Anche la casa è al centro dei nuovi bisogni. «La maggior parte delle abitazioni non è attrezzata per affrontare i problemi legati alla non autosufficienza e alla disabilità, solo il 23% è stato adeguato con ascensori o con l’abbattimento di barriere architettoniche», è la sottolineatura di Gian Carlo Blangiardo, presidente dell’Istat e componente del Comitato tecnico scientifico di Itinerari previdenziali. «Ma gli anziani di oggi sono differenti da quelli di cinquant’anni fa, le abitazioni non possono diventare una prigione, andranno ridisegnate perché divengano più funzionali anche per le persone con limitata capacità di movimento». A questa necessità si aggiunge l’esigenza di amministrarle e gestirle quotidianamente, le case.

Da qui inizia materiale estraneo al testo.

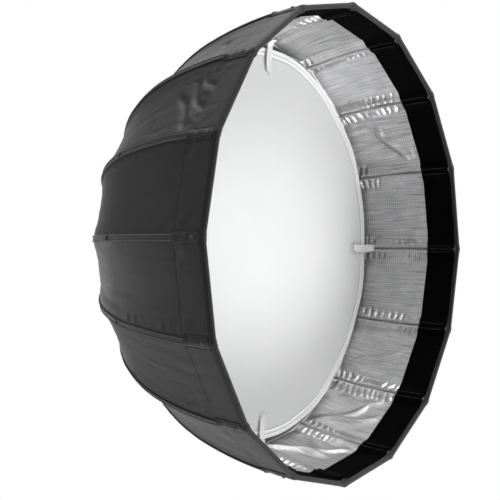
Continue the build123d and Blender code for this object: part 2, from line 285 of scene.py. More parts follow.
def tube_bits(centres, dirs, length, radius, sides=6, normal=None, squash_n=0.7):
    """Many small capsules (stitches): returns vertices and quads."""
    rings = np.array([-0.5, -0.36, 0.0, 0.36, 0.5])
    rad = np.array([0.25, 0.85, 1.0, 0.85, 0.25])
    C = np.asarray(centres, float)
    D = np.asarray(dirs, float)
    D = D / np.linalg.norm(D, axis=1, keepdims=True)
    Nn = np.asarray(normal, float)
    Nn = Nn - (Nn * D).sum(1, keepdims=True) * D
    Nn = Nn / np.linalg.norm(Nn, axis=1, keepdims=True)
    T = np.cross(D, Nn)
    ang = np.arange(sides) * 2 * math.pi / sides
    ca, sa = np.cos(ang), np.sin(ang)
    P = (
        C[:, None, None, :]
        + D[:, None, None, :] * (rings * length)[None, :, None, None]
        + T[:, None, None, :] * (rad[:, None] * ca[None, :])[None, :, :, None] * radius
        + Nn[:, None, None, :] * (rad[:, None] * sa[None, :])[None, :, :, None] * radius * squash_n
    )
    m, nr = len(C), len(rings)
    base = np.arange(m)[:, None, None] * nr * sides
    r = np.arange(nr - 1)[None, :, None] * sides
    j = np.arange(sides)[None, None, :]
    jn = (j + 1) % sides
    q = np.stack([base + r + j, base + r + jn, base + r + sides + jn, base + r + sides + j], -1).reshape(-1, 4)
    # end caps as quads round the ring (sides is 6: two quads)
    caps = []
    for rr, order in ((0, (3, 2, 1, 0)), (nr - 1, (0, 1, 2, 3))):
        b0 = (np.arange(m) * nr + rr) * sides
        caps.append(np.stack([b0 + order[0], b0 + order[1], b0 + order[2], b0 + order[3]], 1))
        o2 = (0, 5, 4, 3) if rr == 0 else (3, 4, 5, 0)
        caps.append(np.stack([b0 + o2[0], b0 + o2[1], b0 + o2[2], b0 + o2[3]], 1))
    return P.reshape(-1, 3), np.concatenate([q] + caps)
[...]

Ci vorrebbe il maggiordomo Nell’era delle bollette digitali, dello Spid e dell’home banking, anche la gestione dei pagamenti e della burocrazia può diventare un peso. Non suona per questo così insolito che quasi il 70% dei silver consideri una buona idea il poter far affidamento su una persona che se ne occupi: una sorta di “maggiordomo” impegnato non nelle faccende domestiche, ma nel gestire bollette, rapporti con la banca e con la compagnia di assicurazione.

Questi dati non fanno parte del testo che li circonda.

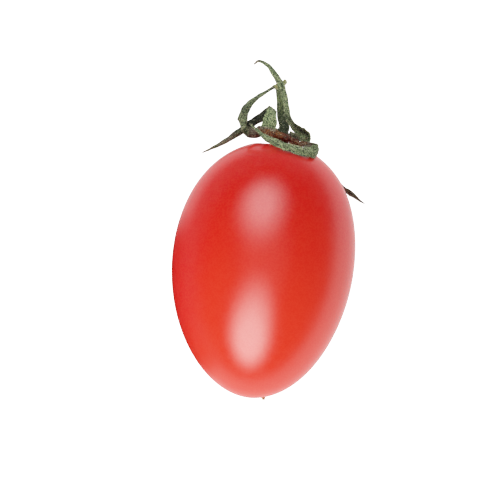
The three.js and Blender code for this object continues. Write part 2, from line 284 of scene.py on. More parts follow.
def through(points, places):
    """A centripetal Catmull-Rom curve through the points, read at places from 0 to 1 by index.

    Between two points it is the cubic that leaves and reaches them along the curve's own
    slopes, and each end goes on past itself by its last step.
    """
    p = np.asarray(points, float)
    q = np.vstack((2 * p[:1] - p[1:2], p, 2 * p[-1:] - p[-2:-1]))
    step = np.maximum(np.linalg.norm(np.diff(q, axis=0), axis=1), 1e-6) ** 0.5
    d0, d1, d2 = (step[i : len(p) - 1 + i, None] for i in range(3))
    x0, x1, x2, x3 = (q[i : len(p) - 1 + i] for i in range(4))
    out = ((x1 - x0) / d0 - (x2 - x0) / (d0 + d1) + (x2 - x1) / d1) * d1
    into = ((x2 - x1) / d1 - (x3 - x1) / (d1 + d2) + (x3 - x2) / d2) * d1
    where = np.clip(places, 0, 1) * (len(p) - 1)
    i = np.minimum(where.astype(int), len(p) - 2)
    w = (where - i)[:, None]
    bend2 = -3 * x1 + 3 * x2 - 2 * out - into
    bend3 = 2 * x1 - 2 * x2 + out + into
    return x1[i] + out[i] * w + bend2[i] * w**2 + bend3[i] * w**3


def even_places(points, count):
    """Places whose points on the curve stand at even distances along it, and its length."""
    fine = np.linspace(0, 1, STEPS_PER_POINT * len(points))
    steps = np.linalg.norm(np.diff(through(points, fine), axis=0), axis=1)
    run = np.concatenate(((0,), np.cumsum(steps)))
    return np.interp(np.linspace(0, run[-1], count), run, fine), run[-1]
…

L’era della “silver economy” sembra insomma avviata. Ma il cambiamento dovrà investire anche la sfera sociale, risolvendo quei bisogni che i beni materiali non possono soddisfare. Oggi il 30% dei silver vive solo, ed entro il 2040 i nuclei unipersonali di over 75 raggiungeranno un milione e 200 mila unità. Una condizione che può generare isolamento, solitudine e aggravare le difficoltà mano a mano che l’autonomia personale si indebolisce.

La società che abbiamo costruito non è disegnata per loro. Ecco perché, ha sottolineato alla presentazione del rapporto Roberto Mazzotta, ex deputato e presidente Cariplo e Bpm, ora che nei quartieri sono spariti circoli, oratori e sedi di partito dove si faceva inclusione sociale, bisogna valorizzare le competenze degli anziani al servizio della collettività. Già ora, nonostante i rischi per la salute, i nostri “over” continuano a fare da impalcatura al resto della famiglia: il 63% di loro assiste un familiare, che sia un figlio, i nipoti o una persona fragile. «Volendo ipotizzare che il 40% di loro dedichi una media di 4 ore al giorno per 5 giorni a settimana, e stimando un valore prudenziale di 10 euro l’ora, il valore economico offerto dai silver in questo campo sfiora i 50 miliardi l’anno», ha detto Alberto Brambilla.

L’appello è alla politica, che deve guardare al mondo degli italiani più maturi non più solo come a un problema da risolvere, ma come una risorsa da mettere a frutto. Perché il nostro diventi davvero un paese per vecchi, e per tutti.